- **What is required**: Give every entry again, word for word and in full.

(Object data in JSON)

---

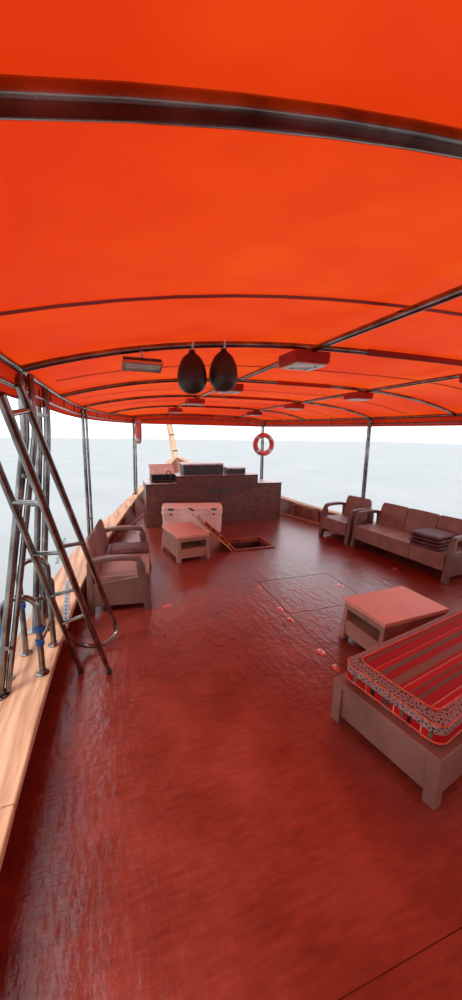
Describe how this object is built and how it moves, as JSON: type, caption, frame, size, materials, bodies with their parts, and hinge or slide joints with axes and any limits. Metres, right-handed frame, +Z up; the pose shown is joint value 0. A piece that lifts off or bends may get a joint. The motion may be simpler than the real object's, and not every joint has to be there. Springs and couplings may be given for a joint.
{
  "type": "dhow boat",
  "caption": "Wooden passenger dhow with a raked stem, open deck with seats under a fabric awning on a steel frame, forward counter, hatches, rudder and propeller.",
  "frame": {"origin": "amidships on the centreline, at the waterline", "axes": "+X to port, +Y to the stern, +Z up"},
  "size_m": [6.0896, 21.8083, 5.1886],
  "materials": {
    "hull_timber": "oiled, weathered",
    "light_timber": "bare, worn",
    "deck_paint": "glossy oxide paint",
    "counter_paint": "satin paint",
    "white_board": "matt",
    "awning_cloth": "coated canvas",
    "stainless": "polished, dull in places",
    "dark_iron": "satin",
    "bronze": "dull",
    "ring_red": "satin",
    "fender_rubber": "scuffed",
    "rattan_plastic": "moulded weave",
    "chest_plastic": "rotomoulded",
    "dark_box": "satin",
    "woven_cloth": "striped weave",
    "seat_vinyl": "coated cloth"
  },
  "bodies": {
    "hull": {"hull": "hull_timber", "stem_post": "light_timber", "keel": "hull_timber", "stern_post": "hull_timber", "deck": "deck_paint", "quarterdeck": "deck_paint", "bulwark_port": "hull_timber", "bulwark_starboard": "hull_timber", "cap_rail_port": "light_timber", "cap_rail_starboard": "light_timber", "transom_board": "hull_timber", "taffrail": "light_timber", "helm_stand": "counter_paint", "counter": "counter_paint", "sink_faucet": "dark_iron", "counter_chest": "dark_box", "counter_box": "dark_box", "hatch_coaming": "light_timber", "awning_canopy": "awning_cloth", "awning_frame": "stainless", "awning_runner_port": "stainless", "awning_runner_starboard": "stainless", "awning_post_port_1": "stainless", "awning_post_port_2": "stainless", "awning_post_port_3": "stainless", "awning_post_port_4": "stainless", "awning_post_port_5": "stainless", "awning_post_starboard_1": "stainless", "awning_post_starboard_2": "stainless", "awning_post_starboard_3": "stainless", "awning_post_starboard_4": "stainless", "awning_post_starboard_5": "stainless", "fender_a": "fender_rubber", "fender_b": "fender_rubber", "flood_lamp": "dark_iron", "lifebuoy_port": "ring_red", "lifebuoy_starboard": "ring_red", "ice_chest": "chest_plastic", "sofa_port": "rattan_plastic", "sofa_port_cushion": "seat_vinyl", "sofa_cushion_pile": "seat_vinyl", "armchair_starboard": "rattan_plastic", "sofa_starboard": "rattan_plastic", "table_fore": "rattan_plastic", "table_aft": "rattan_plastic", "settee_base": "rattan_plastic", "settee_cushion": "woven_cloth", "boarding_ladder": "stainless", "gate_rail": "stainless", "mooring_bitts": "counter_paint"},
    "rudder": {"rudder": "hull_timber"},
    "propeller": {"propeller": "bronze"},
    "helm_wheel": {"helm_wheel": "light_timber"},
    "sink_lid": {"sink_lid": "white_board"},
    "hatch_cover": {"hatch_cover": "deck_paint"},
    "flush_hatch_lid": {"flush_hatch_lid": "deck_paint"},
    "ice_chest_lid": {"ice_chest_lid": "chest_plastic"}
  },
  "joints": [
    {"name": "rudder_swing", "type": "hinge", "parent": "hull", "child": "rudder", "pos_m": [0, 10.15, -0.2], "axis": [0, 0, 1], "range_deg": [-35, 35]},
    {"name": "propeller_spin", "type": "hinge", "parent": "hull", "child": "propeller", "pos_m": [0, 9.985, -0.52], "axis": [0, 1, 0], "continuous": true},
    {"name": "helm_turn", "type": "hinge", "parent": "hull", "child": "helm_wheel", "pos_m": [0, 6.7406, 2.5406], "axis": [0, -1, 0], "range_deg": [-361, 361]},
    {"name": "sink_lid_hinge", "type": "hinge", "parent": "hull", "child": "sink_lid", "pos_m": [1.15, -4.3948, 2.5623], "axis": [1, 0, 0], "range_deg": [0, 85]},
    {"name": "hatch_cover_hinge", "type": "hinge", "parent": "hull", "child": "hatch_cover", "pos_m": [0.287, -2.22, 1.3223], "axis": [0, 1, 0], "range_deg": [-136, 0]},
    {"name": "flush_hatch_hinge", "type": "hinge", "parent": "hull", "child": "flush_hatch_lid", "pos_m": [0.374, -0.2, 1.3], "axis": [0, 1, 0], "range_deg": [0, 100]},
    {"name": "ice_chest_lid_hinge", "type": "hinge", "parent": "hull", "child": "ice_chest_lid", "pos_m": [0.6378, -3.5457, 1.7706], "axis": [0.9796, -0.2011, 0], "range_deg": [0, 95]}
  ],
  "couplings": [
    {"joint": "helm_turn", "follows": "rudder_swing", "ratio": 10.286}
  ]
}
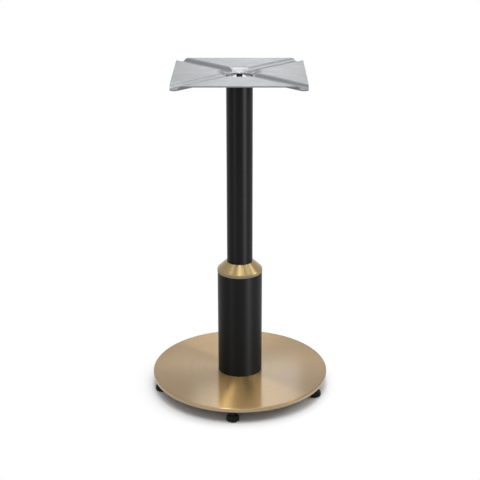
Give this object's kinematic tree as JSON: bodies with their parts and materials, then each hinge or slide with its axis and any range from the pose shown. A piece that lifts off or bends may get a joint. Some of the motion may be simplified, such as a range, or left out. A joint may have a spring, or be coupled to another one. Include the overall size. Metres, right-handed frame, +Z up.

---

- **Written solution**:
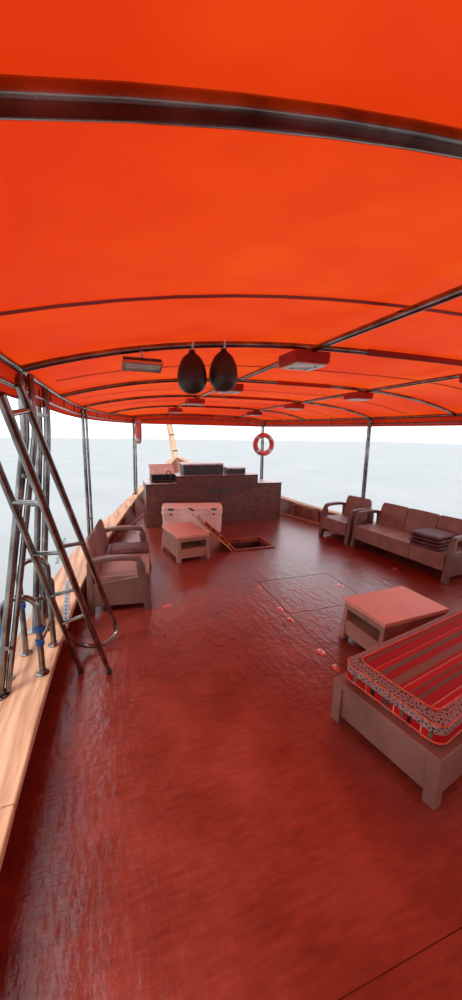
Describe how this object is built and how it moves, as JSON: type, caption, frame, size, materials, bodies with their parts, and hinge or slide joints with axes and any limits. Metres, right-handed frame, +Z up; the pose shown is joint value 0. A piece that lifts off or bends may get a joint. The motion may be simpler than the real object's, and not every joint has to be there. Springs and couplings may be given for a joint.
{
  "type": "dhow boat",
  "caption": "Wooden passenger dhow with a raked stem, open deck with seats under a fabric awning on a steel frame, forward counter, hatches, rudder and propeller.",
  "frame": {"origin": "amidships on the centreline, at the waterline", "axes": "+X to port, +Y to the stern, +Z up"},
  "size_m": [6.0896, 21.8083, 5.1886],
  "materials": {
    "hull_timber": "oiled, weathered",
    "light_timber": "bare, worn",
    "deck_paint": "glossy oxide paint",
    "counter_paint": "satin paint",
    "white_board": "matt",
    "awning_cloth": "coated canvas",
    "stainless": "polished, dull in places",
    "dark_iron": "satin",
    "bronze": "dull",
    "ring_red": "satin",
    "fender_rubber": "scuffed",
    "rattan_plastic": "moulded weave",
    "chest_plastic": "rotomoulded",
    "dark_box": "satin",
    "woven_cloth": "striped weave",
    "seat_vinyl": "coated cloth"
  },
  "bodies": {
    "hull": {"hull": "hull_timber", "stem_post": "light_timber", "keel": "hull_timber", "stern_post": "hull_timber", "deck": "deck_paint", "quarterdeck": "deck_paint", "bulwark_port": "hull_timber", "bulwark_starboard": "hull_timber", "cap_rail_port": "light_timber", "cap_rail_starboard": "light_timber", "transom_board": "hull_timber", "taffrail": "light_timber", "helm_stand": "counter_paint", "counter": "counter_paint", "sink_faucet": "dark_iron", "counter_chest": "dark_box", "counter_box": "dark_box", "hatch_coaming": "light_timber", "awning_canopy": "awning_cloth", "awning_frame": "stainless", "awning_runner_port": "stainless", "awning_runner_starboard": "stainless", "awning_post_port_1": "stainless", "awning_post_port_2": "stainless", "awning_post_port_3": "stainless", "awning_post_port_4": "stainless", "awning_post_port_5": "stainless", "awning_post_starboard_1": "stainless", "awning_post_starboard_2": "stainless", "awning_post_starboard_3": "stainless", "awning_post_starboard_4": "stainless", "awning_post_starboard_5": "stainless", "fender_a": "fender_rubber", "fender_b": "fender_rubber", "flood_lamp": "dark_iron", "lifebuoy_port": "ring_red", "lifebuoy_starboard": "ring_red", "ice_chest": "chest_plastic", "sofa_port": "rattan_plastic", "sofa_port_cushion": "seat_vinyl", "sofa_cushion_pile": "seat_vinyl", "armchair_starboard": "rattan_plastic", "sofa_starboard": "rattan_plastic", "table_fore": "rattan_plastic", "table_aft": "rattan_plastic", "settee_base": "rattan_plastic", "settee_cushion": "woven_cloth", "boarding_ladder": "stainless", "gate_rail": "stainless", "mooring_bitts": "counter_paint"},
    "rudder": {"rudder": "hull_timber"},
    "propeller": {"propeller": "bronze"},
    "helm_wheel": {"helm_wheel": "light_timber"},
    "sink_lid": {"sink_lid": "white_board"},
    "hatch_cover": {"hatch_cover": "deck_paint"},
    "flush_hatch_lid": {"flush_hatch_lid": "deck_paint"},
    "ice_chest_lid": {"ice_chest_lid": "chest_plastic"}
  },
  "joints": [
    {"name": "rudder_swing", "type": "hinge", "parent": "hull", "child": "rudder", "pos_m": [0, 10.15, -0.2], "axis": [0, 0, 1], "range_deg": [-35, 35]},
    {"name": "propeller_spin", "type": "hinge", "parent": "hull", "child": "propeller", "pos_m": [0, 9.985, -0.52], "axis": [0, 1, 0], "continuous": true},
    {"name": "helm_turn", "type": "hinge", "parent": "hull", "child": "helm_wheel", "pos_m": [0, 6.7406, 2.5406], "axis": [0, -1, 0], "range_deg": [-361, 361]},
    {"name": "sink_lid_hinge", "type": "hinge", "parent": "hull", "child": "sink_lid", "pos_m": [1.15, -4.3948, 2.5623], "axis": [1, 0, 0], "range_deg": [0, 85]},
    {"name": "hatch_cover_hinge", "type": "hinge", "parent": "hull", "child": "hatch_cover", "pos_m": [0.287, -2.22, 1.3223], "axis": [0, 1, 0], "range_deg": [-136, 0]},
    {"name": "flush_hatch_hinge", "type": "hinge", "parent": "hull", "child": "flush_hatch_lid", "pos_m": [0.374, -0.2, 1.3], "axis": [0, 1, 0], "range_deg": [0, 100]},
    {"name": "ice_chest_lid_hinge", "type": "hinge", "parent": "hull", "child": "ice_chest_lid", "pos_m": [0.6378, -3.5457, 1.7706], "axis": [0.9796, -0.2011, 0], "range_deg": [0, 95]}
  ],
  "couplings": [
    {"joint": "helm_turn", "follows": "rudder_swing", "ratio": 10.286}
  ]
}
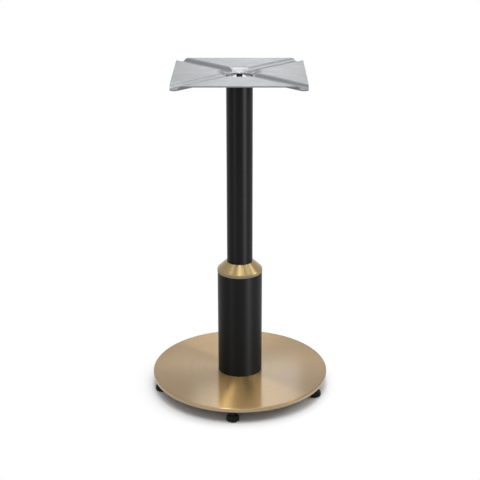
Give this object's kinematic tree as JSON: bodies with their parts and materials, then each hinge or slide with its axis and any range from the pose shown. A piece that lifts off or bends may get a joint. Some of the motion may be simplified, such as a range, or left out. A joint may have a spring, or be coupled to another one. Include the overall size. Metres, right-handed frame, +Z up.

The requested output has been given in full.